According to David Godchaux, CEO of Core UAE, “We see buildings located in the interior of Business Bay facing decreased space take-up compared to the buildings near Shaikh Zayed Road as a gap in infrastructure and access is yet to be resolved. However, we expect absorption levels to moderately go up as the development nears completion along with assistance from the burgeoning demand from start-ups.”

But the cluster where rentals are feeling the downward pressure the most is JLT [Jumeirah Lake Towers] with rents down by 10 per cent, Core states. “The submarket largely consists of strata owned Grade B stock,” it added.

“New deliveries, such as the Mazaya Business Avenue, add to the existing oversupply while offering entry points as low as Dh60 a square foot, further lowering the market average.”

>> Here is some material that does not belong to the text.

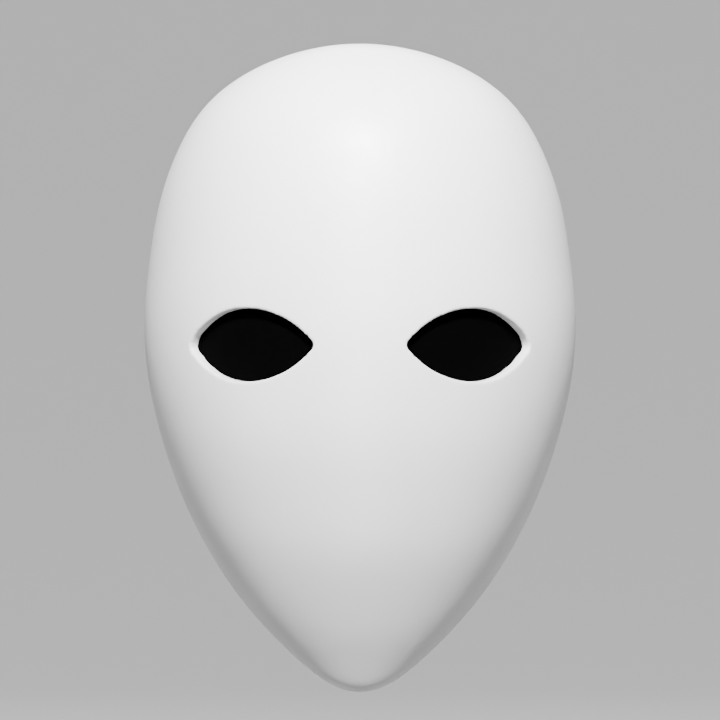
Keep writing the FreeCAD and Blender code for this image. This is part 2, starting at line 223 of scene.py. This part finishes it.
def lacquered_shell():
    """White satin lacquer outside, and the bare fibrous moulding inside."""
    shader = Shader(
        "white_lacquer", (0.86, 0.86, 0.86), 0.5, Coat_Weight=0.06, Coat_Roughness=0.35)
    inside = shader.node("Attribute", attribute_name="inside").outputs["Fac"]
    clouds = shader.ramp(shader.noise(45 * MM, 4), 0, 1, 0.35, 0.65)
    lacquer = shader.blend_colors(clouds, *WHITE_LACQUER)
    fibres = shader.noise(6 * MM, 8, shader.place((1, 1, 0.35)), 0.65)
    bare = shader.blend_colors(fibres, *BARE_MOULDING)
    shader.color(shader.blend_colors(inside, lacquer, bare))
    smudges = shader.ramp(shader.noise(18 * MM, 6), 0.36, 0.50, *NOISE_SPREAD)
    rough = shader.node("Mix", {"Factor": inside, "A": smudges}, data_type="FLOAT", B=BARE_ROUGHNESS)
    shader.roughness(rough.outputs[0])
    shader.bump(shader.noise(1.1 * MM, 2), 0.012 * MM)
    shader.bump(shader.noise(7.5 * MM, 3), 0.06 * MM)
    shader.bump(shader.math("MULTIPLY", fibres, inside), 0.6 * MM)
    return shader.material


def foam():
    """Black open-cell foam, with painted shade that darkens the hollows of its pores."""
    shader = Shader("black_foam", (0.03, 0.03, 0.032), 0.95, Sheen_Weight=0.35, Sheen_Roughness=0.5)
    pores = shader.cells(0.6 * MM)
    # Painted shade: the colour darkens from the cell walls into the hollows of the pores.
    pore_shade = shader.ramp(pores, 0, 1, 0.1, 0.7)
    shader.color(shader.blend_colors(pore_shade, *BLACK_FOAM_AND_PORE_SHADE))
    shader.bump(pores, 0.25 * MM)
    shader.bump(shader.noise(4 * MM, 4), 0.2 * MM)
    return shader.material


MESH_PITCH = 0.55 * MM


def screen_mesh_painted_shade():
    """Dense black woven mesh, drawn as crossing threads. Its colour is nearly zero, painted shade
    for the dark inside the eye holes, and the gaps between the threads are painted darker still.
    """
    shader = Shader("black_screen", (0.002, 0.002, 0.002), 0.9, Specular_IOR_Level=0.02)
    place = shader.node("TexCoord").outputs["Object"]
    split = shader.node("SeparateXYZ", {"Vector": place})
    threads = []
    for axis in ("X", "Z"):
        turns = shader.math("MULTIPLY", split.outputs[axis], 2 * math.pi / MESH_PITCH)
        threads.append(shader.math("ABSOLUTE", shader.math("SINE", turns)))
    weave = shader.math("MINIMUM", *threads)
    # Painted shade: near-black threads, with the gaps between them darker still.
    shader.color(shader.blend_colors(weave, *BLACK_MESH_PAINTED_SHADE))
    shader.bump(weave, -0.1 * MM)
    return shader.material


def moulded_plastic():
    """Black plastic with a fine moulded grain."""
    shader = Shader("black_plastic", (0.02, 0.02, 0.021), 0.5)
    grain = shader.cells(0.35 * MM)
    shader.color(shader.blend_colors(shader.noise(12 * MM, 4), *BLACK_PLASTIC))
    shader.roughness(shader.ramp(shader.noise(3 * MM, 5), 0.42, 0.62, *NOISE_SPREAD))
    shader.bump(grain, 0.03 * MM)
    return shader.material


def plated(name, color, roughness):
    """Metal with dull places and fine turning marks."""
    shader = Shader(name, color, roughness, Metallic=1.0)
    patches = shader.noise(1.5 * MM, 5)
    bounds = [roughness * share for share in PLATE_ROUGHNESS]
    shader.roughness(shader.ramp(patches, *bounds, *NOISE_SPREAD))
    dull = tuple(channel * DULL for channel in color)
    shader.color(shader.blend_colors(shader.noise(4 * MM, 4), color, dull))
    shader.bump(shader.noise(0.6 * MM, 3, shader.place((1, 1, 6))), 0.01 * MM)
    return shader.material


def nylon():
    """Plain off-white nylon."""
    shader = Shader("nylon_washer", (0.72, 0.70, 0.65), 0.55)
    shader.color(shader.blend_colors(shader.noise(3 * MM, 4), *WHITE_NYLON))
    shader.bump(shader.noise(0.5 * MM, 3), 0.01 * MM)
    return shader.material


RIB_PITCH = 1.4 * MM
YARN_PITCH = 0.8 * MM
YARN_SLANT = 1.6 * MM


def elastic_web():
    """Knitted elastic: lengthwise ribs and a fine herringbone, on the strap's own measure, with
    painted shade that darkens the grooves between them.
    """
    shader = Shader(
        "black_elastic", (0.015, 0.015, 0.016), 0.85, Sheen_Weight=0.5, Sheen_Roughness=0.4)
    place = shader.node("UVMap", uv_map="strap").outputs["UV"]
    split = shader.node("SeparateXYZ", {"Vector": place})
    along, across = split.outputs["X"], split.outputs["Y"]
    rib = shader.math("SINE", shader.math("MULTIPLY", across, 2 * math.pi / RIB_PITCH))
    column = shader.math("FRACT", shader.math("DIVIDE", across, 2 * RIB_PITCH))
    zigzag = shader.math("ABSOLUTE", shader.math("SUBTRACT", column, 0.5))
    slanted = shader.math("ADD", along, shader.math("MULTIPLY", zigzag, YARN_SLANT))
    yarn = shader.math("SINE", shader.math("MULTIPLY", slanted, 2 * math.pi / YARN_PITCH))
    halves = [shader.math("MULTIPLY", wave, 0.5) for wave in (rib, yarn)]
    weave = shader.math("ADD", *halves)
    # Painted shade: the colour darkens into the grooves of the ribs and yarns, where the relief is
    # low.
    shader.color(shader.blend_colors(shader.ramp(weave, 0, 1, -0.8, 0.9), *BLACK_ELASTIC_AND_GROOVE_SHADE))
    shader.bump(weave, 0.12 * MM)
    shader.bump(shader.noise(0.3 * MM, 4), 0.04 * MM)
    return shader.material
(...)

But “Grade A properties such as Almas Tower and One JLT, which command almost 60 per cent higher rentals than JLT’s market average, have maintained relatively steady rentals in this [second] quarter.”

Factbox: A snapshot of future Dubai office supply and sales performance

• Around 7.3 million square feet of new supply is expected to come online by 2018, with Business Bay accounting for about 30 per cent of this.

• Apart from some strategic purchases by banks of their office headquarters, very little sales activity is taking place involving office property in Dubai. Business Bay, Tecom C and JLT saw “higher year-on-year decline at 9, 13 and 16 per cent respectively, indicating a declining investor interest in favour of more established locations,” Core reports. “DIFC [3 per cent decline year-on-year] retained its position as a top performing location as strong investor demand persists for quality Grade A commercial product that is well managed, with sufficient parking and lifts, large floor plates and high-profile tenants.”

• At the Downtown, “cash-rich landlords are not pressed to sell in a bottoming market”.

• An immediate revival in sales prices in the near term looks unlikely, though yield levels have improved “as rental drops have not echoed the sale price drop to the same extent”.